** Start Recorded information **

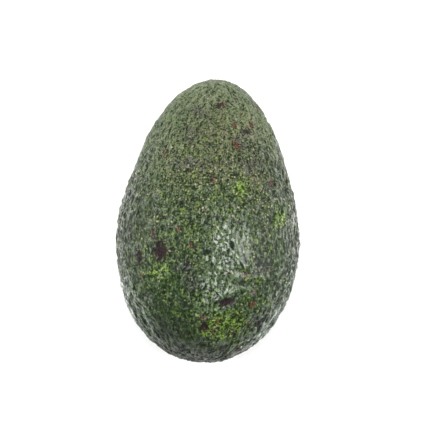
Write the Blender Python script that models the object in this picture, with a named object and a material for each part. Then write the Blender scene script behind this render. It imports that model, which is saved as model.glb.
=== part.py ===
"""A whole avocado lying on its side: the pebble-skinned fruit, and the woody button of its stem.

Metres, +Z up. The fruit lies along Y with its narrow stem end towards +Y. The origin is the centre
of the small flat spot that the fruit rests on.
"""

import math

import bmesh
import bpy
import numpy as np
from mathutils import Matrix, Vector

# The fruit's size and the shape of its outline, along its own axis
HALF_LENGTH = 0.0531
GIRTH_RADIUS = 0.0322
HEIGHT_SHARE = 0.965
TAPER = -0.204
SHOULDER = 0.087
SIDE_BEND = -0.0009

# How it lies: tipped by the angle that puts its weight over the flat spot, and pressed flat there
NOSE_DOWN = math.radians(6.3)
FLAT_DEPTH = 0.0005
KEEL_POINTS = 4001

# The pebbles of the skin: how many, how unevenly they lie, and how far they stand out and sink between
PEBBLES = 1900
PEBBLE_SEED = 7
PEBBLE_SCATTER = 0.035
PEBBLE_SPREAD_ROUNDS = 3
PEBBLE_TOP = 0.00032
PEBBLE_TOP_RANGE = 0.45
PEBBLE_VALLEY = 0.00034
GOLDEN_ANGLE = math.pi * (3 - math.sqrt(5))
PROFILE_POINTS = 2001

# Broad swells and hollows of the flesh: the direction to each one's middle, then its rise and its reach
SWELLS = (
    ((0.15, 0.97, 0.20), 0.00035, 0.20),
    ((0.68, 0.75, 0.10), 0.00025, 0.17),
    ((0.90, 0.47, 0.10), -0.00025, 0.18),
    ((0.98, -0.15, 0.10), 0.00040, 0.20),
    ((0.68, -0.72, 0.10), -0.00030, 0.14),
    ((-0.50, 0.86, 0.10), 0.00040, 0.16),
    ((-0.93, 0.32, 0.10), -0.00050, 0.20),
    ((-0.97, -0.06, 0.10), 0.00050, 0.24),
    ((-0.88, -0.46, 0.10), -0.00045, 0.18),
    ((0.20, -0.30, 0.93), 0.00070, 0.30),
    ((0.55, 0.05, 0.80), -0.00050, 0.28),
    ((-0.35, 0.25, -0.90), 0.00050, 0.35),
    ((0.60, -0.50, -0.60), -0.00050, 0.35),
)

# The stem end: a hollow in the flesh, a turned socket in it, and the button that the socket holds
STEM_OFF_AXIS = math.radians(12.0)
STEM_HOLLOW_DEPTH = 0.0014
STEM_HOLLOW_REACH = 0.17
BUTTON_RADIUS = 0.0037
BUTTON_HEIGHT = 0.0034
BUTTON_PROUD = 0.0012
BUTTON_SIDES = 36
SOCKET_GAP = 0.0003

# The button's outline as shares of its radius and height: the foot and flank that the socket follows, then
# the rounded rim, the dished top and the stub of the core
BUTTON_FLANK = ((0.62, 0.00), (0.78, 0.12), (1.00, 0.55))
BUTTON_HEAD = ((1.00, 0.80), (0.92, 0.95), (0.76, 1.00), (0.55, 0.90), (0.36, 0.86), (0.22, 0.97), (0, 1))

# How far the button's sides are worn in, in waves round it: waves, share of the radius, and where each starts
BUTTON_WEAR = 0.025
BUTTON_WAVES = ((3, 0.015, 0.6), (5, 0.010, 2.1))

# The blossom end, where the flower was
BLOSSOM_PIT_DEPTH = 0.0006
BLOSSOM_PIT_REACH = 0.11

SKIN_GREEN = (0.075, 0.125, 0.040, 1.0)
SKIN_ROUGHNESS = 0.45
STEM_BROWN = (0.230, 0.135, 0.070, 1.0)
STEM_ROUGHNESS = 0.8


def unit(vectors):
    """The same vectors, each one metre long."""
    return vectors / np.linalg.norm(vectors, axis=-1, keepdims=True)


def stem_direction():
    """Where the stem leaves the fruit, in the fruit's own frame: a little under the end of its axis."""
    return np.array([0.0, math.cos(STEM_OFF_AXIS), -math.sin(STEM_OFF_AXIS)])


def ring_radius(along):
    """Radius of the fruit at cosine along, which is 1 at the stem end and -1 at the blossom end."""
    return GIRTH_RADIUS * np.sqrt(1 - along**2) * (1 + TAPER * along + SHOULDER * along**3)


def bump(directions, centre, reach):
    """A smooth round hump, 1 at the centre and fading over the reach, in radians on the unit sphere."""
    away = np.linalg.norm(directions - unit(np.array(centre)), axis=1)
    return np.exp(-((away / reach) ** 2))


def smooth_form(directions):
    """Points of the smooth fruit for unit directions, in its own frame, with Y along it to the stem."""
    side, along, up = directions.T
    fullness = GIRTH_RADIUS * (1 + TAPER * along + SHOULDER * along**3)
    bend = SIDE_BEND * (1 - along**2) * along
    points = np.stack([fullness * side + bend, HALF_LENGTH * along, fullness * HEIGHT_SHARE * up], axis=1)
    outward = unit(points)
    for centre, rise, reach in SWELLS:
        points += outward * (rise * bump(directions, centre, reach))[:, None]
    points -= outward * (STEM_HOLLOW_DEPTH * bump(directions, stem_direction(), STEM_HOLLOW_REACH))[:, None]
    points -= outward * (BLOSSOM_PIT_DEPTH * bump(directions, (0, -1, 0), BLOSSOM_PIT_REACH))[:, None]
    return points


def thrown_over_skin(random):
    """Unit directions even over the real skin: on a spiral from end to end, then thrown off it."""
    along = np.linspace(1, -1, PROFILE_POINTS)
    radius = ring_radius(along)
    strip = np.hypot(np.diff(radius), np.diff(HALF_LENGTH * along)) * (radius[1:] + radius[:-1])
    covered = np.concatenate([[0], np.cumsum(strip)]) / strip.sum()
    turn = np.arange(PEBBLES)
    height = np.interp((turn + 0.5) / PEBBLES, covered, along)
    ring = np.sqrt(1 - height**2)
    angle = GOLDEN_ANGLE * turn
    spiral = np.stack([ring * np.cos(angle), height, ring * np.sin(angle)], axis=1)
    return unit(spiral + random.normal(0, PEBBLE_SCATTER, spiral.shape))


def hull_of(directions):
    """A bmesh of triangles that joins neighbouring directions over the whole unit sphere."""
    shape = bmesh.new()
    points = [shape.verts.new(direction) for direction in directions]
    bmesh.ops.convex_hull(shape, input=points)
    return shape


def pebble_directions(random):
    """Unit directions of the pebbles, each one moved towards the middle of its neighbours."""
    directions = thrown_over_skin(random)
    for _ in range(PEBBLE_SPREAD_ROUNDS):
        shape = hull_of(directions)
        groups = [[v.co] + [edge.other_vert(v).co for edge in v.link_edges] for v in shape.verts]
        directions = unit(np.array([np.mean(group, axis=0) for group in groups]))
        shape.free()
    return directions


def resting_place():
    """The matrix that lays the fruit on its side, with the middle of its flat spot at the origin."""
    tilt = Matrix.Rotation(-NOSE_DOWN, 4, "X")
    turn = np.linspace(-math.pi, 0, KEEL_POINTS)
    keel = np.stack([np.zeros_like(turn), np.cos(turn), np.sin(turn)], axis=1)
    lowest = min((tilt @ Vector(point) for point in smooth_form(keel)), key=lambda point: point.z)
    return Matrix.Translation((-lowest.x, -lowest.y, -lowest.z - FLAT_DEPTH)) @ tilt


def new_material(name, colour, roughness):
    """A plain opaque material of that colour."""
    material = bpy.data.materials.new(name)
    material.use_nodes = True
    shader = material.node_tree.nodes["Principled BSDF"]
    shader.inputs["Base Color"].default_value = colour
    shader.inputs["Roughness"].default_value = roughness
    shader.inputs["Metallic"].default_value = 0.0
    material.diffuse_color = colour
    return material


def face_outward(shape):
    """Turns every face of a closed bmesh outward, where they all point in."""
    if shape.calc_volume(signed=True) < 0:
        bmesh.ops.reverse_faces(shape, faces=shape.faces[:])
    shape.normal_update()


def new_object(name, shape, material=None):
    """An object in the scene with the mesh of this bmesh, shaded smooth."""
    face_outward(shape)
    mesh = bpy.data.meshes.new(name)
    shape.to_mesh(mesh)
    shape.free()
    mesh.shade_smooth()
    if material:
        mesh.materials.append(material)
    made = bpy.data.objects.new(name, mesh)
    bpy.context.scene.collection.objects.link(made)
    return made


def turned(profile, sides):
    """A closed shape turned about Z from (radius, height) points, the first and last of them on the axis."""
    shape = bmesh.new()
    points = [shape.verts.new((radius, 0, height)) for radius, height in profile]
    edges = [shape.edges.new(pair) for pair in zip(points, points[1:])]
    bmesh.ops.spin(
        shape,
        geom=points + edges,
        axis=(0, 0, 1),
        cent=(0, 0, 0),
        angle=2 * math.pi,
        steps=sides,
        use_merge=True,
    )
    bmesh.ops.remove_doubles(shape, verts=shape.verts[:], dist=1e-6)
    return shape


def build_fruit():
    """The fruit: a pebble round each direction, high in its middle and low where it meets its neighbours."""
    random = np.random.default_rng(PEBBLE_SEED)
    shape = hull_of(pebble_directions(random))
    between_tops = shape.edges[:]
    bmesh.ops.poke(shape, faces=shape.faces[:])
    bmesh.ops.rotate_edges(shape, edges=between_tops)
    shape.verts.index_update()

    directions = unit(np.array([vertex.co for vertex in shape.verts]))
    for vertex, point in zip(shape.verts, smooth_form(directions)):
        vertex.co = point
    face_outward(shape)
    rises = np.full(len(shape.verts), -PEBBLE_VALLEY)
    rises[:PEBBLES] = PEBBLE_TOP * random.uniform(1 - PEBBLE_TOP_RANGE, 1 + PEBBLE_TOP_RANGE, PEBBLES)
    for vertex, rise in zip(shape.verts, rises):
        vertex.co += vertex.normal * rise
    shape.transform(resting_place())
    return new_object("fruit_body", shape, new_material("skin_green", SKIN_GREEN, SKIN_ROUGHNESS))


def stem_place():
    """The matrix that puts the stem's foot at the bottom of its socket, with its Z pointing out."""
    way = stem_direction()
    mouth = Vector(smooth_form(way[None])[0])
    outward = Vector(way).to_track_quat("Z", "Y").to_matrix().to_4x4()
    seat = Matrix.Translation((0, 0, BUTTON_PROUD - BUTTON_HEIGHT))
    return resting_place() @ Matrix.Translation(mouth) @ outward @ seat


def flank_profile(gap):
    """(radius, height) points of the button's foot and flank, each moved out by the gap."""
    flank = [(BUTTON_RADIUS * radius + gap, BUTTON_HEIGHT * height) for radius, height in BUTTON_FLANK]
    return [(0, -gap), (flank[0][0], -gap)] + flank[1:]


def build_button():
    """The button: a foot in the socket and a wider head, a little out of round."""
    head = [(BUTTON_RADIUS * radius, BUTTON_HEIGHT * height) for radius, height in BUTTON_HEAD]
    shape = turned(flank_profile(0) + head, BUTTON_SIDES)
    for vertex in shape.verts:
        turn = math.atan2(vertex.co.y, vertex.co.x)
        waves = (share * math.sin(count * turn + start) for count, share, start in BUTTON_WAVES)
        worn = 1 - BUTTON_WEAR - sum(waves)
        vertex.co.x *= worn
        vertex.co.y *= worn
    shape.transform(stem_place())
    return new_object("stem_button", shape, new_material("stem_wood", STEM_BROWN, STEM_ROUGHNESS))


def build_cutters():
    """The shape of the socket, and a block whose top is the surface that the fruit lies on."""
    mouth = [(BUTTON_RADIUS + SOCKET_GAP, BUTTON_HEIGHT * 2), (0, BUTTON_HEIGHT * 2)]
    socket = turned(flank_profile(SOCKET_GAP) + mouth, BUTTON_SIDES)
    socket.transform(stem_place())
    floor = bmesh.new()
    bmesh.ops.create_cube(floor, size=HALF_LENGTH)
    floor.transform(Matrix.Translation((0, 0, -HALF_LENGTH / 2)))
    cutters = [new_object("socket_cutter", socket), new_object("floor_cutter", floor)]
    for cutter in cutters:
        cutter.hide_render = True
        cutter.display_type = "WIRE"
    return cutters


for old in list(bpy.data.objects):
    bpy.data.objects.remove(old)
fruit = build_fruit()
build_button()
for cutter in build_cutters():
    cut = fruit.modifiers.new(cutter.name, "BOOLEAN")
    cut.operation = "DIFFERENCE"
    cut.object = cutter
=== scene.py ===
import math

import bpy
import numpy as np
from mathutils import Matrix, Vector, noise


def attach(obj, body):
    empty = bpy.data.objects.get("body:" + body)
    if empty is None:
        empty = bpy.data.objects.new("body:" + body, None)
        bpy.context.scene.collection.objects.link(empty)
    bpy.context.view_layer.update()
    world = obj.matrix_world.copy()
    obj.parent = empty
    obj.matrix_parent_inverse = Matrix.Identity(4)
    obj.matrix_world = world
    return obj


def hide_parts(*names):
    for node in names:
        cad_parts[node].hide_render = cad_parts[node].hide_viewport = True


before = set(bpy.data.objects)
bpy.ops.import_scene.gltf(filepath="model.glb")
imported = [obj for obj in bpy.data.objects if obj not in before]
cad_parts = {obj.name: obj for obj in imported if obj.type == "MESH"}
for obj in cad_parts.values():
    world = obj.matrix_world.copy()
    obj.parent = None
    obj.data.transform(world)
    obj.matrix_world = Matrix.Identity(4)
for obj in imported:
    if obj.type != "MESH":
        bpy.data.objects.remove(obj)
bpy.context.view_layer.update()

# The view. The fruit lies on its side, and the camera looks almost straight down on it from far off, a little
# from the blossom end, so that the narrow end is at the top of the picture and its stem is out of sight.
PICTURE_SIDE = 421
PIXELS_PER_METRE = 2737
CAMERA_DISTANCE = 0.75
CAMERA_ELEVATION = math.radians(80)
CAMERA_TURN = math.radians(-3.6)
SENSOR_WIDTH = 36.0
FRUIT_MIDDLE = Vector((0, 0.0027, 0.031))
FRUIT_MIDDLE_PIXEL = (208.7, 220.8)

heading = Vector((math.sin(CAMERA_TURN), math.cos(CAMERA_TURN), 0))
view_right = Vector((math.cos(CAMERA_TURN), -math.sin(CAMERA_TURN), 0))
view_forward = heading * math.cos(CAMERA_ELEVATION) - Vector((0, 0, math.sin(CAMERA_ELEVATION)))
view_up = view_right.cross(view_forward)


def picture_offset(x, y):
    """The step in metres, across the view, from the middle of the fruit to that pixel of the picture."""
    right = (x - FRUIT_MIDDLE_PIXEL[0]) / PIXELS_PER_METRE
    up = (FRUIT_MIDDLE_PIXEL[1] - y) / PIXELS_PER_METRE
    return view_right * right + view_up * up


picture_middle = FRUIT_MIDDLE + picture_offset(PICTURE_SIDE / 2, PICTURE_SIDE / 2)
camera = bpy.data.objects.new("camera", bpy.data.cameras.new("camera"))
camera.data.sensor_width = SENSOR_WIDTH
camera.data.lens = SENSOR_WIDTH * CAMERA_DISTANCE * PIXELS_PER_METRE / PICTURE_SIDE
camera.data.clip_start = 0.01
camera.data.clip_end = 10
turned = Matrix((view_right, view_up, -view_forward)).transposed().to_4x4()
camera.matrix_world = Matrix.Translation(picture_middle - view_forward * CAMERA_DISTANCE) @ turned
bpy.context.scene.collection.objects.link(camera)
bpy.context.scene.camera = camera

# The skin: one tough green hide, grown over the whole fruit and drawn up into thousands of low pebbles that
# meet in narrow furrows. The solid has one peak for each pebble, and here each peak becomes a rounded, uneven
# pebble, on triangles a sixteenth of the size. Lengths are in metres.
WAVE_SEED = 7
SPLIT_ROUNDS = 2
WELD_DISTANCE = 2e-6
# The share of its height in the solid that each peak keeps, more or less by luck, and how full its dome is
LEAST_RISE = 0.05
RISE_RANGE = 0.40
RISE_CELL = 0.0004
LEAST_PEAK = 0.01
DOME_FULLNESS = 2.2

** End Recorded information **

Do this: Gather all lines where the word "context" appears.

Right answer:
    bpy.context.scene.collection.objects.link(made)
        bpy.context.scene.collection.objects.link(empty)
    bpy.context.view_layer.update()
bpy.context.view_layer.update()
bpy.context.scene.collection.objects.link(camera)
bpy.context.scene.camera = camera